APQ: Joint Search for Network Architecture, Pruning and Quantization Policy

Abstract: We present APQ, a novel design methodology for efficient deep learning deployment. Unlike previous methods that separately optimize the neural network architecture, pruning policy, and quantization policy, we design to optimize them in a joint manner. To deal with the larger design space it brings, we devise to train a quantization-aware accuracy predictor that is fed to the evolutionary search to select the best fit.
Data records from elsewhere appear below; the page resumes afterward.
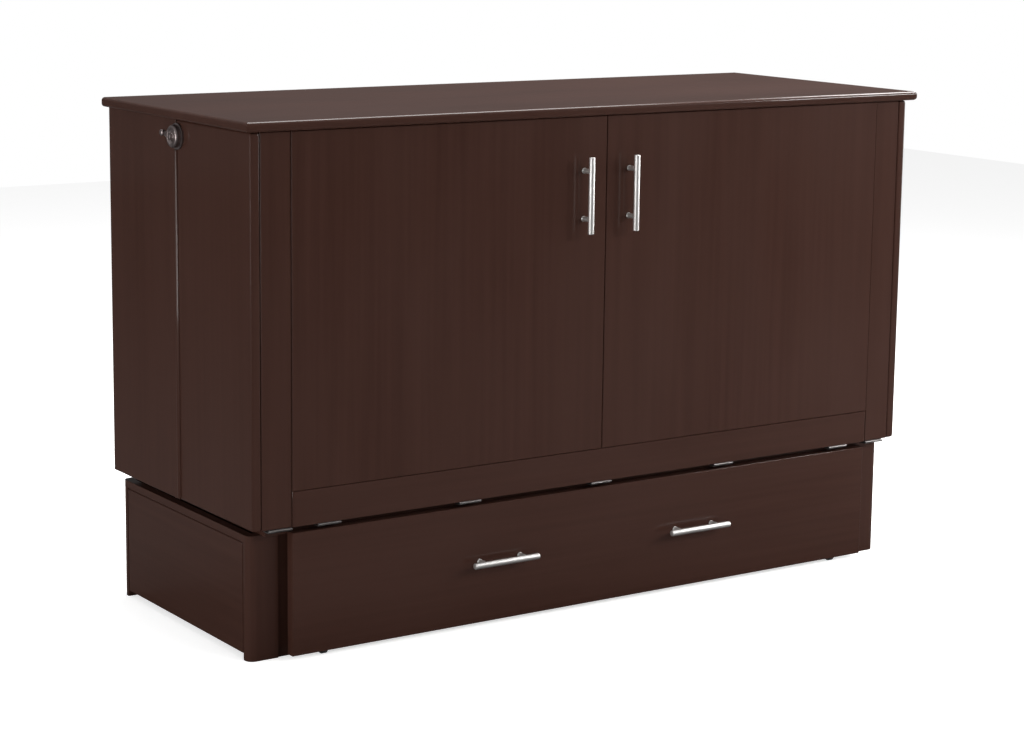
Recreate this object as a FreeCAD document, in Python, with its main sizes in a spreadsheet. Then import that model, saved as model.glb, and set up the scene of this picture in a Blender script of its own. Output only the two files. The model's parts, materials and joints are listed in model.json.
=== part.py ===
import FreeCAD
import Part
import Sketcher
import os
from types import SimpleNamespace
from FreeCAD import Placement, Rotation, Vector

# A chest-style cabinet bed, closed. Lengths are in millimetres.
# x runs to the right from the middle of the cabinet, y runs back from the plane of its front,
# and z runs up from the floor. The whole cabinet is then set with the middle of its box at y = 0.

# ---------------------------------------------------------------- driving sizes

SIZES = [
    # the upper cabinet
    ("body_width", 1600, "width over the side panels"),
    ("body_depth", 600, "depth of the side panels"),
    ("body_height", 747, "height of the side panels"),
    ("board_thickness", 19, "side panels, back and floor"),
    ("front_side_depth", 300, "front half of each side, which tilts with the front"),
    ("tray_gap", 1.5, "running gap over and behind the tilting front"),
    ("floor_setback", 50, "front edge of the cabinet floor behind the front plane"),
    ("floor_side_gap", 1, "cabinet floor to the tilting side panels"),
    # the lid
    ("lid_thickness", 19, "lid panel"),
    ("lid_side_overhang", 16, "lid past each side panel"),
    ("lid_front_overhang", 17, "lid past the front"),
    ("lid_back_gap", 0.5, "lid's back edge in front of the cabinet's back face"),
    ("lid_round", 7, "rounding of the lid's edges"),
    # the base
    ("base_height", 245, "posts and base panels"),
    ("base_side_inset", 11, "base inside the side panels"),
    ("base_front_inset", 37, "posts behind the front plane"),
    ("base_back_inset", 14, "base inside the back face"),
    ("base_lift", 13, "base panels above the floor"),
    ("post_width", 63, "posts, seen from the front"),
    ("post_thickness", 22, "posts, seen from the side"),
    ("post_round", 15, "outer corner of each post"),
    ("return_width", 27, "strip inside each front post that shuts off the gap beside the drawer front"),
    ("return_thickness", 18, "strip inside each front post"),
    ("groove_width", 3, "shadow groove round the base side panel"),
    ("groove_depth", 2.5, "shadow groove round the base side panel"),
    ("groove_drop", 14, "shadow groove below the panel's top edge"),
    ("deck_thickness", 12, "deck between base and cabinet"),
    ("deck_side_inset", 38, "deck inside the side panels"),
    ("deck_front_inset", 24, "deck behind the front plane"),
    ("deck_back_inset", 45, "deck inside the back face"),
    # the tilting front
    ("facing_thickness", 5, "stiles and bottom rail"),
    ("core_thickness", 17, "panel behind the facings"),
    ("stile_width", 65, "stile beside each door"),
    ("bottom_rail_height", 68, "rail below the doors"),
    ("door_proud", 1.5, "doors and bottom rail in front of the stiles"),
    ("door_gap", 1.5, "line between the doors"),
    ("facing_gap", 0.8, "line round the doors, to the stiles and the bottom rail"),
    ("stile_gap", 1.2, "shadow line between each stile and the side panel"),
    ("rail_end_round", 4, "rounding of the bottom rail's ends"),
    ("edge_break", 1, "chamfer of the facings' edges"),
    # hinges of the tilting front
    ("hinge_gap", 6, "deck to the underside of the tilting front"),
    ("hinge_length", 50, "each butt hinge"),
    ("hinge_leaf", 1.5, "leaf thickness"),
    ("hinge_knuckle_radius", 2.6, "knuckle"),
    ("hinge_pin_radius", 1.25, "pin"),
    ("hinge_axis_forward", 1, "pin in front of the front plane"),
    ("hinge_axis_drop", 3, "pin below the underside of the tilting front"),
    ("hinge_end_inset", 58, "outermost hinges inside the side panels"),
    ("hinge_end_gap", 106, "outermost hinge to the next one"),
    ("hinge_deck_reach", 21, "fixed leaf on the deck"),
    ("pin_clearance", 0.05, "turning knuckle round its pin"),
    ("knuckle_gap", 0.3, "between knuckles, and leaf to knuckle"),
    # hinges of the lid
    ("lid_hinge_length", 60, "each lid hinge"),
    ("lid_hinge_leaf", 2, "leaf thickness"),
    ("lid_knuckle_radius", 4.2, "knuckle"),
    ("lid_pin_radius", 2, "pin"),
    ("lid_hinge_drop", 32, "fixed leaf down the back"),
    ("lid_hinge_rise", 12, "moving leaf up the lid's back edge"),
    ("lid_hinge_inset", 170, "outermost lid hinges inside the side panels"),
    # pulls
    ("pull_length", 153, "bar"),
    ("pull_radius", 6, "bar"),
    ("pull_post_radius", 5, "posts of the pull"),
    ("pull_centres", 96, "post to post"),
    ("pull_standoff", 26, "bar's axis from the face"),
    ("door_pull_offset", 55.5, "door pulls from the middle"),
    ("door_pull_drop", 157, "middle of the door pulls below the lid"),
    ("drawer_pull_offset", 244, "drawer pulls from the middle"),
    ("drawer_pull_height", 134.5, "drawer pulls above the floor"),
    ("screw_radius", 2, "screws that hold the pulls"),
    ("screw_clearance", 0.2, "hole round each screw"),
    ("screw_depth", 10, "screw in the pull's post"),
    ("screw_head_radius", 4.5, "screw head"),
    ("screw_head_height", 2.5, "screw head"),
    # side latches and seam strips
    ("latch_drop", 33, "latch below the lid"),
    ("latch_forward", 8, "latch pivot in front of the seam"),
    ("latch_plate_radius", 25.5, "latch plate and keeper"),
    ("latch_plate_thickness", 4, "latch plate and keeper"),
    ("latch_cam_radius", 22, "turning disc"),
    ("latch_cam_thickness", 11, "turning disc"),
    ("latch_clearance", 0.4, "turning disc off the plates"),
    ("latch_pivot_radius", 3, "rivet"),
    ("latch_head_radius", 7, "rivet head"),
    ("latch_head_height", 3, "rivet head"),
    ("lever_reach", 34, "lever knob from the pivot"),
    ("lever_rise", 5, "lever arm above the pivot"),
    ("lever_width", 14, "lever arm"),
    ("lever_thickness", 5, "lever arm"),
    ("lever_knob_radius", 6.5, "lever knob"),
    ("lever_knob_outward", 5, "lever knob past the lever arm"),
    ("strip_width", 13, "half-round seam strip"),
    ("strip_thickness", 4.5, "half-round seam strip"),
    ("strip_clearance", 0.4, "seam strip's lip off the tilting side"),
    ("strip_bottom_gap", 5, "seam strip above the cabinet's bottom edge"),
    # fold-out foot deck
    ("foot_deck_thickness", 18, "foot deck, folded flat behind the front"),
    ("foot_deck_foot_gap", 37, "folded foot deck above the front's bottom edge"),
    ("foot_deck_side_gap", 12, "foot deck to the side panels"),
    ("foot_deck_top_gap", 8.5, "foot deck below the front's top edge"),
    ("foot_deck_seat", 0.5, "foot deck behind the core panel"),
    ("foot_hinge_length", 70, "hinges of the foot deck"),
    ("foot_hinge_leaf", 1.5, "leaf thickness"),
    ("foot_knuckle_radius", 2.8, "knuckle"),
    ("foot_hinge_pitch", 600, "spacing of the foot deck hinges"),
    ("leg_width", 40, "folding leg"),
    ("leg_thickness", 26, "folding leg"),
    ("leg_length", 255, "folding leg"),
    ("leg_side_inset", 60, "folding leg from the foot deck's end"),
    ("leg_plate", 2, "leg bracket"),
    ("leg_bracket_height", 42, "leg bracket"),
    # mattress, folded in three
    ("mattress_side_room", 19, "hand room between the mattress and each side panel"),
    ("mattress_front_room", 26.5, "mattress behind the folding legs"),
    ("mattress_back_room", 29.2, "mattress to the back board"),
    ("mattress_top_room", 56.6, "mattress below the lid"),
    ("mattress_clearance", 0.4, "between the sections and off the floor"),
    ("mattress_crown", 9, "swell of the broad faces"),
    ("mattress_side_draw", 14, "sides drawn in towards their ends"),
    # the drawer
    ("drawer_top_gap", 7, "drawer front below the deck's top face"),
    ("drawer_floor_gap", 9, "drawer front above the floor"),
    ("drawer_front_thickness", 20, "drawer front"),
    ("drawer_front_setback", 2, "drawer front behind the front plane"),
    ("drawer_front_inset", 86, "drawer front's ends inside the side panels"),
    ("drawer_front_round", 1.5, "edges of the drawer front"),
    ("drawer_side_thickness", 12, "drawer box"),
    ("drawer_side_gap", 32, "drawer box inside the posts"),
    ("drawer_box_lift", 30, "drawer box above the floor"),
    ("drawer_box_top_gap", 30, "drawer box below the deck"),
    ("drawer_back_gap", 27, "drawer box to the back of the base"),
    ("drawer_bottom_thickness", 6, "drawer bottom"),
    ("guide_clearance", 0.5, "drawer side to its guide"),
    ("guide_thickness", 20, "guide board"),
    ("guide_height", 90, "guide board above the floor"),
    # casters under the drawer
    ("wheel_radius", 11, "caster wheel"),
    ("wheel_width", 11, "caster wheel"),
    ("wheel_clearance", 1.5, "wheel to each ear"),
    ("axle_radius", 2, "caster axle"),
    ("axle_clearance", 0.05, "wheel round its axle"),
    ("caster_plate", 2, "caster plate and ears"),
    ("axle_edge", 5, "metal of the ears round the axle"),
    ("caster_side_inset", 54, "casters inside the drawer box"),
    ("caster_front_reach", 4, "front axles inside the back face of the drawer front"),
    ("caster_back_inset", 40, "back axles inside the drawer box"),
    ("caster_length", 30, "caster plate"),
    ("pocket_clearance", 2, "wheel pocket in the drawer front"),
]

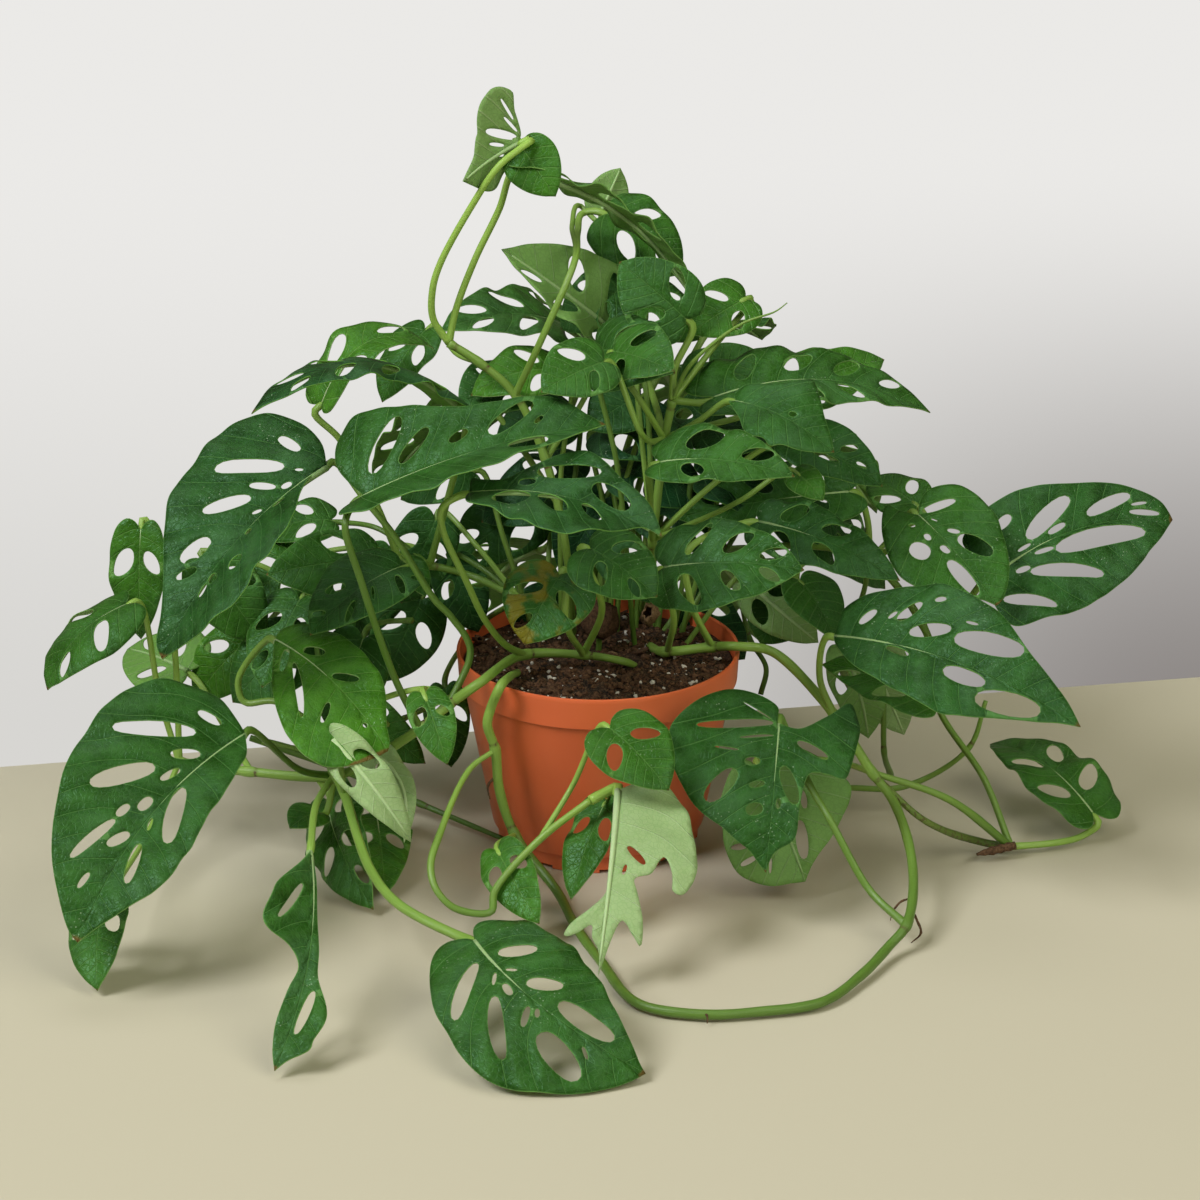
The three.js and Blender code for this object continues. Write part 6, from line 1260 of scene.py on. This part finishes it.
def pot(plastic):
    """A circle drawn up ring by ring round the pot's section, then notched and drilled."""
    top = POT_H - RIM_BAND

    def outer(z):
        return FOOT_R + 1 + (RIM_R - BAND_STEP - FOOT_R - 1) * z / top
    section = [
        (FOOT_R - 6, 3), (FOOT_R - 5.4, 1.2), (FOOT_R - 4.6, 0), (FOOT_R - 0.5, 0), (FOOT_R, 0.5),
        (FOOT_R, FOOT_STEP_Z - 0.3), (FOOT_R + 0.25, FOOT_STEP_Z),
        (outer(FOOT_STEP_Z) - 0.1, FOOT_STEP_Z + 0.35), (outer(FOOT_STEP_Z + 0.8), FOOT_STEP_Z + 0.8),
        (outer(40), 40), (outer(70), 70), (outer(top - 1.2), top - 1.2), (outer(top) + 0.1, top - 0.2),
        (RIM_R - 1.9, top + 0.15), (RIM_R - 1.25, top + 0.6), (RIM_R - 1.15, top + 1.4),
        (RIM_R - 0.55, POT_H - 6), (RIM_R - 0.1, POT_H - 2.6), (RIM_R, POT_H - 1.2), (RIM_R - 0.25, POT_H - 0.3),
        (RIM_R - 0.8, POT_H), (RIM_R - WALL + 0.4, POT_H - 0.05), (RIM_R - WALL, POT_H - 0.6),
        (RIM_R - WALL - 0.6, POT_H - 8), (RIM_R - BAND_STEP - WALL + 0.3, top + 0.8),
        (RIM_R - BAND_STEP - WALL, top - 1), (FOOT_R - WALL + 0.5, 8), (FOOT_R - WALL - 1, 5.2),
        (FOOT_R - WALL - 3, 5), (6, 5)]
    piece = ring_of(*section[0])
    bpy.ops.object.mode_set(mode="EDIT")
    bpy.ops.mesh.select_all(action="SELECT")
    for (r0, z0), (r1, z1) in zip(section, section[1:]):
        bpy.ops.mesh.extrude_region_move(TRANSFORM_OT_translate={"value": (0, 0, (z1 - z0) * MM)})
        bpy.ops.transform.resize(value=(r1 / r0, r1 / r0, 1), center_override=(0, 0, z1 * MM))
    bpy.ops.mesh.edge_face_add()
    bpy.ops.mesh.select_all(action="DESELECT")
    bpy.ops.object.mode_set(mode="OBJECT")
    close_floor(piece)
    piece.name = piece.data.name = "nursery_pot"
    cutters = []
    for i in range(DRAINS):
        turn = math.radians(FIRST_NOTCH + 360 * i / DRAINS)
        place = Vector((math.cos(turn), math.sin(turn), 0)) * FOOT_R * MM
        bpy.ops.mesh.primitive_cube_add(size=1, location=place, rotation=(0, 0, turn))
        cutter = bpy.context.object
        cutter.scale = (14 * MM, NOTCH_W * MM, 2 * NOTCH_H * MM)
        bevel = cutter.modifiers.new("round", "BEVEL")
        bevel.width = 0.0007
        bevel.segments = 3
        cutters.append(cutter)
        if i % 2 == 0:
            place = Vector((math.cos(turn), math.sin(turn), 0)) * (FOOT_R - 18) * MM
            bpy.ops.mesh.primitive_cylinder_add(vertices=24, radius=DRAIN_R * MM, depth=8 * MM,
                                                location=place + Vector((0, 0, 4 * MM)))
            cutters.append(bpy.context.object)
    for cutter in cutters:
        apply_modifiers(cutter)
        bpy.ops.object.transform_apply(location=True, rotation=True, scale=True)
        cut = piece.modifiers.new("cut", "BOOLEAN")
        cut.operation = "DIFFERENCE"
        cut.solver = "EXACT"
        cut.object = cutter
        apply_modifiers(piece)
        bpy.data.objects.remove(cutter, do_unlink=True)
    bpy.ops.object.shade_smooth_by_angle(angle=math.radians(28))
    piece.data.materials.clear()
    piece.data.materials.append(plastic)
    return piece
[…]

Since directly training such a predictor requires time-consuming quantization data collection, we propose to use predictor-transfer technique to get the quantization-aware predictor: we first generate a large dataset of <NN architecture, ImageNet accuracy> pairs by sampling a pretrained unified supernet and doing direct evaluation. then we use these data to train an accuracy predictor without quantization, further transferring its weights to train the quantization-aware predictor, which largely reduces the quantization data collection time. Extensive experiments on ImageNet show the benefits of this joint design methodology: the model searched by our method maintains the same level accuracy as ResNet34 8-bit model while saving 8x BitOps. we obtain the same level accuracy as MobileNetV2+HAQ while achieving 2/1.3 latency/energy saving. the marginal search cost of joint optimization for a new deployment scenario outperforms separate optimizations using ProxylessNAS+AMC+HAQ by 2.3% accuracy while reducing 600x GPU hours and CO2 emission.